The Associated Press reported many of the massive holiday week train delays were caused by problems at power stations and substations built in the 1920s near Philadelphia. 1920's!?! And Obama is pissing America's revenues into the soil of Afghanistan!?!

Monday, November 9, 2009

Bay Bridge nightmare



We were warning you, dear readers, just a few days ago about the massive backlog of infrastructure work America must do. Everything from bridges, to highways, to water mains are falling apart in this country and need a massive capital re-investment. Tragically, the repair work that could and should be done is trading off with America's wars and efforts at nation-building in Afghanistan and Iraq. America is pouring the Cold War dividend into the sands of the Near and Middle East where it will disappear without a trace. The central example of failing and old infrastructure we used in this most recent article was the Bay Bridge from Oakland to San Francisco.

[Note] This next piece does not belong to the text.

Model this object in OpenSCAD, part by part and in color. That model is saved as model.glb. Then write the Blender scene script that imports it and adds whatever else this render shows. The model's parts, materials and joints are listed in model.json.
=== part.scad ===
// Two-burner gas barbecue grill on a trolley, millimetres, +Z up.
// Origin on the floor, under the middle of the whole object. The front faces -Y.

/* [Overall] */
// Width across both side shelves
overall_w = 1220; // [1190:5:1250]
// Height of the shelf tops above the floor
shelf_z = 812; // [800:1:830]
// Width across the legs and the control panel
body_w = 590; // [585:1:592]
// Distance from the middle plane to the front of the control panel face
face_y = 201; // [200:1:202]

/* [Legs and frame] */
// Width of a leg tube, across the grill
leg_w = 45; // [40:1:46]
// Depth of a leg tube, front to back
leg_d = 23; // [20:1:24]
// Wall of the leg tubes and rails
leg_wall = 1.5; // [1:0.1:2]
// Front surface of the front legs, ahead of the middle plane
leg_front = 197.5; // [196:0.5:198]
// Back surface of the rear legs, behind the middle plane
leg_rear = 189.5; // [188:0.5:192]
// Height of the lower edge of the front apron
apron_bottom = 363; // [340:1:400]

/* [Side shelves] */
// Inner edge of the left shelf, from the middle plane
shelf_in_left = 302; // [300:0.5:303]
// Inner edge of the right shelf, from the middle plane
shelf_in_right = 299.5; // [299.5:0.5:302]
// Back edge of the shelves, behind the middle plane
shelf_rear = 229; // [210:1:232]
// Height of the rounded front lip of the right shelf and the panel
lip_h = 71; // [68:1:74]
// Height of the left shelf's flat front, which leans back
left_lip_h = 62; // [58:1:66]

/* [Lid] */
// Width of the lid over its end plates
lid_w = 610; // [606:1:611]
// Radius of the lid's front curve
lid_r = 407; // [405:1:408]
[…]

Unfortunately, the on-going infrastructure story of the Bay Bridge, the construction and repair issues, caught our attention again this morning in a most horrifying manner. The driver of a Safeway Grocery eighteen-wheeler perished driving the Bay Bridge late last night. He and his eighteen wheel truck plunged to their demise at one of the new S-curves caused by the on-going construction and repair work. According the California Highway Patrol, there have been more than 42 crashes in the curved area since it opened barely two months ago. This was the first fatality. About 3.30am last night, the driver attempted to negotiate the S-curve at too high a speed. He lost control of the truck, plunged through the safety railing, and crashed 200 feet below into Yerba Buena Island, spilling gasoline and produce over a wide area. The driver was pronounced dead at the scene.

Read the whole chilling story here in the San Francisco Chronicle.

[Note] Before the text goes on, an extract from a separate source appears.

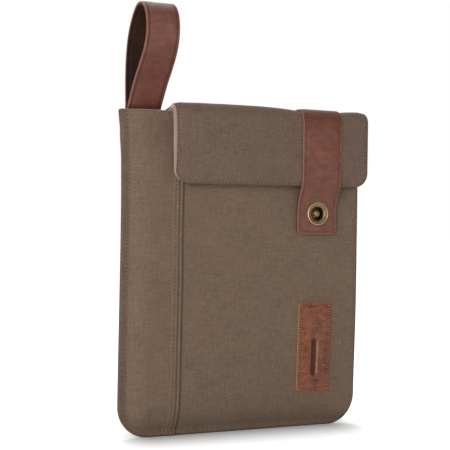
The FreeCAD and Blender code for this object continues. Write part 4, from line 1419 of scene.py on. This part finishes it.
def loop_stitches():
    """A row along each edge of the loop."""
    bare = 14.0
    count = int((LOOP_LINE.length - 2 * bare) / LEATHER_PITCH)
    first = np.floor(bare / LEATHER_PITCH) + 0.5
    s = strokes((first + np.arange(count)) * LEATHER_PITCH, LEATHER_STITCH)
    rows = [
        on_surface(loop_surface, np.full_like(s, x), s)
        for x in (LOOP.x0 + EDGE_INSET, LOOP.x1 - EDGE_INSET)
    ]
    stitches(
        "loop_stitches", joined(*rows), DARK_THREAD, ["handle_thread"],
        LOOP_FOLD, LEATHER_THREAD, lift=0.08, sink=0.5,
    )


loop_layer("loop_outer", 0.02, LEATHER, LEATHER_LOOP, "handle_outer", 1)
# The loop's inner layer is darkened with painted shade.
loop_layer("loop_inner", -LEATHER, -0.02, LEATHER_UNDERSIDE_PAINTED_SHADE, "handle_inner", -1)
loop_stitches()


# ---------------------------------------------------------------- CAD parts that stay

for node, material in {
    "handle_anchor": LEATHER_UNDERSIDE_PAINTED_SHADE,
    "snap_post": BRASS_DARK,
    "snap_reinforcement": LEATHER_UNDERSIDE_PAINTED_SHADE,
    "snap_socket": BRASS_DARK,
    "snap_spring": STEEL,
}.items():
    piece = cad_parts[node]
    for spot in piece.material_slots:
        spot.material = material
    if not piece.material_slots:
        piece.data.materials.append(material)


# ---------------------------------------------------------------- stage, light and camera

def stage():
    """A pale floor with a painted contact shadow darkening it under the sleeve, that runs off
    into white.
    """
    half = 6.0
    corners = [(-half, -half, 0), (half, -half, 0), (half, half, 0), (-half, half, 0)]
    mesh = bpy.data.meshes.new("floor")
    mesh.from_pydata(corners, [], [(0, 1, 2, 3)])
    s = Shader("floor", 0.9, Specular_IOR_Level=0.1, Emission_Strength=0.45)
    place = s.node("TexCoord", out=3)
    across, ahead = (
        s.math("MAXIMUM", s.sub(s.span(part), reach * MM), 0.0)
        for part, reach in zip(s.split(place), (HALF - 29, 3))
    )
    # Painted contact shadow: low at the sleeve's foot, 1 on open floor; it scales both the
    # floor's colour and its glow.
    clear_of_painted_shadow = s.ramp(s.reach(across, ahead), -0.016, 0.052)
    cloud = s.noise(place, 0.6, 2.0, 0.5)
    shade = s.mix(cloud, (0.8, 0.8, 0.8, 1), (0.84, 0.84, 0.84, 1))
    shade = s.gain(shade, s.add(0.25, s.mul(clear_of_painted_shadow, 0.75)))
    s.put(s.bsdf.inputs["Emission Color"], shade)
    mesh.materials.append(s.finish(shade))
    floor = bpy.data.objects.new("floor", mesh)
    bpy.context.scene.collection.objects.link(floor)


def sky():
    """White behind the sleeve, and dimmer on the side it faces, where the lamps stand."""
    world = bpy.data.worlds.new("world")
    world.use_nodes = True
    tree = world.node_tree
    place = tree.nodes.new("ShaderNodeTexCoord")
    parts = tree.nodes.new("ShaderNodeSeparateXYZ")
    level = tree.nodes.new("ShaderNodeMapRange")
    level.interpolation_type = "SMOOTHSTEP"
    for socket, value in (
        ("From Min", -0.35), ("From Max", 0.15), ("To Min", 0.6), ("To Max", 1.0)
    ):
        level.inputs[socket].default_value = value
    tree.links.new(place.outputs["Generated"], parts.inputs[0])
    tree.links.new(parts.outputs[1], level.inputs["Value"])
    tree.links.new(level.outputs["Result"], tree.nodes["Background"].inputs["Strength"])
    tree.nodes["Background"].inputs["Color"].default_value = (1, 1, 1, 1)
    bpy.context.scene.world = world


def lamp(name, place, target, size, power):
    """A soft square light."""
    light = bpy.data.lights.new(name, "AREA")
    light.size, light.energy = size, power
    piece = bpy.data.objects.new(name, light)
    piece.location = place
    aim = Vector(target) - Vector(place)
    piece.rotation_euler = aim.to_track_quat("-Z", "Y").to_euler()
    bpy.context.scene.collection.objects.link(piece)


def camera():
    """The photo's view: from a little left of the front, nearly level."""
    turn, dip, roll = (math.radians(angle) for angle in (22.0, -0.77, 0.73))
    level = math.cos(dip)
    forward = Vector((math.sin(turn) * level, math.cos(turn) * level, math.sin(dip)))
    right = Vector((math.cos(turn), -math.sin(turn), 0))
    up = right.cross(forward)
    across = right * math.cos(roll) + up * math.sin(roll)
    above = up * math.cos(roll) - right * math.sin(roll)
    lens = bpy.data.cameras.new("camera")
    lens.lens, lens.sensor_width, lens.clip_start = 80.08, 36.0, 0.01
    eye = bpy.data.objects.new("camera", lens)
    turned = Matrix((across, above, -forward)).transposed().to_4x4()
    eye.matrix_world = Matrix.Translation(Vector((-0.326, -0.766, 0.182))) @ turned
    bpy.context.scene.collection.objects.link(eye)
    bpy.context.scene.camera = eye


stage()
sky()
lamp("key", (-0.75, -0.8, 0.42), (0, 0, 0.14), 0.5, 10.6)
lamp("fill", (0.6, -2.0, 0.8), (0, 0, 0.14), 1.4, 2.5)
lamp("back", (0.15, 0.8, 1.2), (0, 0, 0.05), 0.7, 8)
camera()
bpy.context.scene.view_settings.view_transform = "Standard"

Thursday, November 5, 2009

Failing bridges



The Bay Bridge that carries upwards of 260,000 vehicles a day failed again last week. Metal parts in a brace that was installed Labor Day weekend to relieve stress on a cracked structural beam called an eyebar cracked and the bridge had to be closed. It sent 5,000 pounds of metal into rush-hour traffic. (Miraculously no one was killed, one person suffered minor injuries and three cars were damaged.) The first repair cost an estimated $1.5 million. The second repair had the bridge closed for six days, the longest closure for the bridge since part of the span collapsed during the 1989 Loma Prieta earthquake. Caltrans doesn't yet have figures available on cost of the second round of bridge repairs. The Bay Bridge was built in the 1930's and is in need of constant repair. According to the Associated Press, "The parts that failed had been installed over the Labor Day weekend...[and] were expected to last until a new bridge opened in 2013."

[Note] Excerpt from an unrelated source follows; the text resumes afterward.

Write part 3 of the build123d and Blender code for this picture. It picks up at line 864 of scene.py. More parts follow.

Why would the American taxpayer possibly be in favor of spending billions to build infrastructure in Iraq and Afghanistan when America's own infrastructure is falling apart? Deteriorating bridges have been in the news of late, but in the next few years expect to see a deluge of stories about disintegrating and failing urban water systems. Most water mains in major United States cities, especially east of the Mississippi River, are approaching their useful age limits. Far too little has been spent on their maintenance in recent decades. Yet America is pouring billions into providing potable water to Iraqi and Afghani citizens.

Sunday, April 12, 2009

Attack on the grid



Tens of thousands of Northern Californians were without Internet access, landline or wireless phone services after sabotage apparently severed fiber optic cables. Word is someone(s) opened manhole covers in San Jose and San Carlos, south of San Francisco, in the pre-dawn hours Friday morning and cut several fiber optic cables belonging to AT&T and Sprint. The New York Times reports approximately 52,000 Verizon landline and wireless customers were also affected. Because AT&T provides the fiber connections that link cell phone towers to their respective networks, wireless subscribers from almost every carrier were also affected by the attack. Some Verizon Communications DSL customers also lost service, because their system uses AT&T fiber-optic cables to send its data traffic to its own nationwide network.